Well I thought it was a mini mag anyway...









This is not a mini mag...:huh2:







Flashlight Museum has one similar but not so closely matched to a 
MiniMag, and a dark color....c1985







I have to wonder how long these were on the shelves?
The head of the Brinkman has the same quick thread pitch
as the MiniMag, but doesn't scew off....











Is this an oddity? 

Or just odd that I posted about it?.....hehe..............


----------



## UncleFester (Apr 16, 2007)

I"ve got one of these in blue anodize, the same color as [email protected] uses. It came in a companion pack with a 3 D that looks like a [email protected] also. You can use most of drop in modules for the [email protected] There is a snap ring that holds the head on. I've never tried to get the snap ring off but it should be possible..........


----------



## Mike 208 (Apr 17, 2007)

I bought one of those Brinkmann AA lights (black) back in the early 80's (1982-1983), as it was cheaper than the MM (which IIRC was selling for around $25.00 at that time). I still have the light, and it still works. It is about the same as a MM (the head diameter is smaller, and the tailcap is shaped differently). Mag Industries also thought the light was about the same as their MM, because they sued Brinkmann over it and won. I don't remember what year that was, but it was some years ago.


----------



## Alin10123 (Apr 17, 2007)

Mike 208 said:


> I bought one of those Brinkmann AA lights (black) back in the early 80's (1982-1983), as it was cheaper than the MM (which IIRC was selling for around $25.00 at that time). I still have the light, and it still works. It is about the same as a MM (the head diameter is smaller, and the tailcap is shaped differently). Mag Industries also thought the light was about the same as their MM, because they sued Brinkmann over it and won. I don't remember what year that was, but it was some years ago.



lol, well if it wasn't the same. I'll bet it was at least pretty darn close.


----------



## sween1911 (May 9, 2007)

I had a black one! I carried that thing everywhere all the time. It was pretty neat. Odd to look back and wonder how they even got away with it!


----------



## greenLED (May 9, 2007)

sween1911 said:


> I had a black one! I carried that thing everywhere all the time. It was pretty neat.

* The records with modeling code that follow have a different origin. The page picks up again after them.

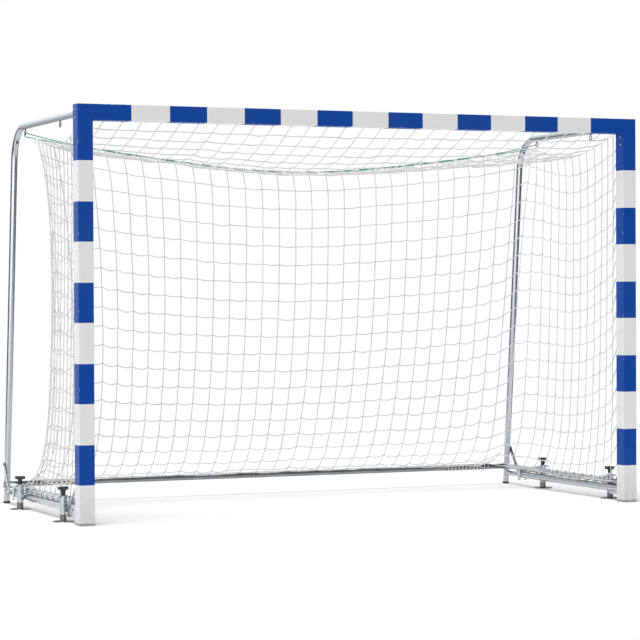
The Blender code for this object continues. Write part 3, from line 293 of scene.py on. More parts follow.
def striped_coat(name, axis):
    """Powder coat with bands counted from the corner, cloudy, chipped at the edges, grimy at the foot."""
    material, tree, shader = new_finish(name, WHITE, 0.34)
    place = object_place(tree)
    x, y, z = put(tree, "ShaderNodeSeparateXYZ", {0: place}).outputs
    beside = number(tree, "ABSOLUTE", x)
    if axis == "X":
        from_end = number(tree, "SUBTRACT", POST_X + HALF_PROFILE, beside)
        off_middle = number(tree, "SUBTRACT", z, ARM_HEIGHT)
    else:
        from_end = number(tree, "SUBTRACT", ARM_HEIGHT + HALF_PROFILE, z)
        off_middle = number(tree, "SUBTRACT", beside, POST_X)
    counted = number(tree, "DIVIDE", number(tree, "SUBTRACT", from_end, CORNER_BAND), BAND)
    even = number(tree, "LESS_THAN", number(tree, "FRACT", number(tree, "DIVIDE", counted, 2.0)), 0.5)
    white_share = number(tree, "MULTIPLY", even, number(tree, "GREATER_THAN", from_end, CORNER_BAND))
    colour = blend_colours(tree, white_share, BLUE, WHITE)
    at_border = number(tree, "LESS_THAN", number(tree, "PINGPONG", counted, 0.5), 0.0055)
    hairline = patches(tree, from_end, CORNER_BAND - 0.01, at_border)
    cloud = noise(tree, place, 3.5, 5.0)
    haze = number(tree, "MULTIPLY", number(tree, "SUBTRACT", cloud, 0.35), 0.045)
    colour = blend_colours(tree, haze, blend_colours(tree, hairline, colour, CREAM), (0.45, 0.46, 0.47))
    across = number(tree, "ABSOLUTE", off_middle)
    depth = number(tree, "ABSOLUTE", number(tree, "SUBTRACT", y, back(HALF_PROFILE)))
    chips = noise(tree, place, 42.0, 6.0)
    on_edge = patches(tree, number(tree, "MINIMUM", across, depth), EDGE_ZONE, 0.7)
    colour = blend_colours(tree, patches(tree, chips, 0.61, on_edge), colour, (0.55, 0.56, 0.57))
    if axis == "Z":
        up = number(tree, "SUBTRACT", 1.0, number(tree, "DIVIDE", z, GRIMY_FOOT))
        low = number(tree, "MAXIMUM", up, 0.0)
        grime = number(tree, "MULTIPLY", low, number(tree, "MULTIPLY", chips, 0.5))
        colour = blend_colours(tree, grime, colour, (0.28, 0.27, 0.25))
    peel = noise(tree, place, 650.0, 3.0)
    height = number(tree, "ADD", number(tree, "MULTIPLY", peel, 0.5),
                    number(tree, "MULTIPLY", white_share, -0.25))
    connect(tree, shader, colour, scaled(tree, cloud, 0.22, 0.24), height, 0.10, 0.0008)
    shader.inputs["Specular IOR Level"].default_value = 0.12
    return material


def dress(node, material):
    """Gives a CAD node that stays in view its finish."""
    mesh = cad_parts[node].data
    if not mesh.materials:
        mesh.materials.append(material)
    for i in range(len(mesh.materials)):
        mesh.materials[i] = material


def dress_both(node, material):
    for side_name, _ in SIDES:
        dress(side_name + "_" + node, material)


dress("crossbar", striped_coat("striped_coat_bar", "X"))
dress_both("post", striped_coat("striped_coat_post", "Z"))


# Corner castings and foot caps: sand cast aluminium angles inside the mitres, held by countersunk
# screws, and grey polypropylene plugs with a thick sole pressed into the open ends of the posts.
def cast_metal(name):
    material, tree, shader = new_finish(name, (0.62, 0.63, 0.65), 0.45, 0.9)
    place = object_place(tree)
    grain = noise(tree, place, 420.0, 6.0)
    stain = noise(tree, place, 24.0, 4.0)
    colour = blend_colours(tree, stain, (0.50, 0.51, 0.53), (0.70, 0.71, 0.72))
    connect(tree, shader, colour, scaled(tree, stain, 0.3, 0.30), grain, 0.25, 0.0006)
    return material


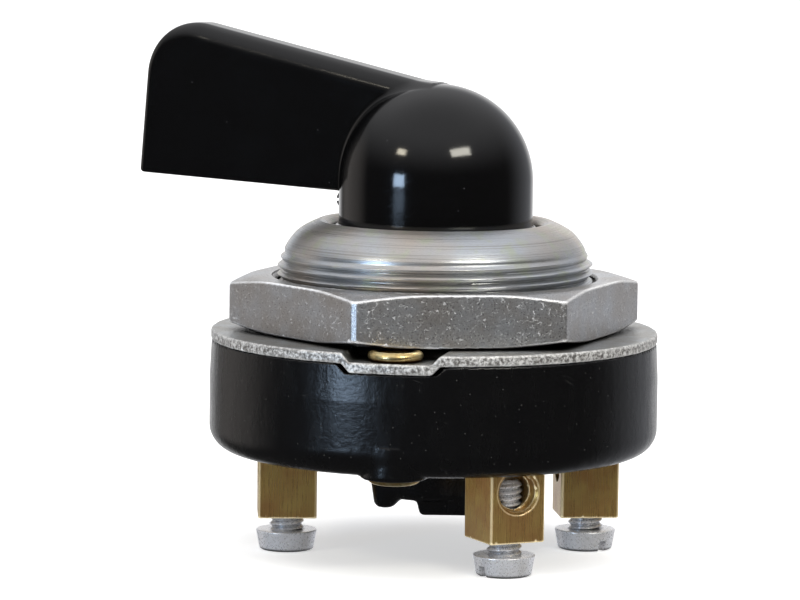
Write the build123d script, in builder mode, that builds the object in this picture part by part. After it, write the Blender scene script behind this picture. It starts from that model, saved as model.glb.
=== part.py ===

Odd to look back and wonder how they even got away with it!


They didn't; Mag caught up to all the "copy cats" pretty quick.


----------



## cutlerylover (May 9, 2007)

greenLED said:


> They didn't; Mag caught up to all the "copy cats" pretty quick.


 
Thats probably why you dont see them much anymore...


----------



## Illum (May 9, 2007)

minimag clones are not new...only recently they've just about completely faded out since minimags arent exactly the flashlight of choice nowadays.

I saw a Maglite clone with gold words on the bezel "T I G E R L I T E" before..nothing new


----------



## cave dave (May 19, 2007)

That light is way more rare than a mag, it was sued out of existence. Good find! I know the nite-ize droppin works in it.


----------



## swampgator (May 19, 2007)

There's a heavily used black Brinkmann sitting in a kitchen drawer about 20 feet away from me. My pa-in-law got it back in the early 80s and carried it on his duty belt long before mini lights found favor with most patrolmen.


----------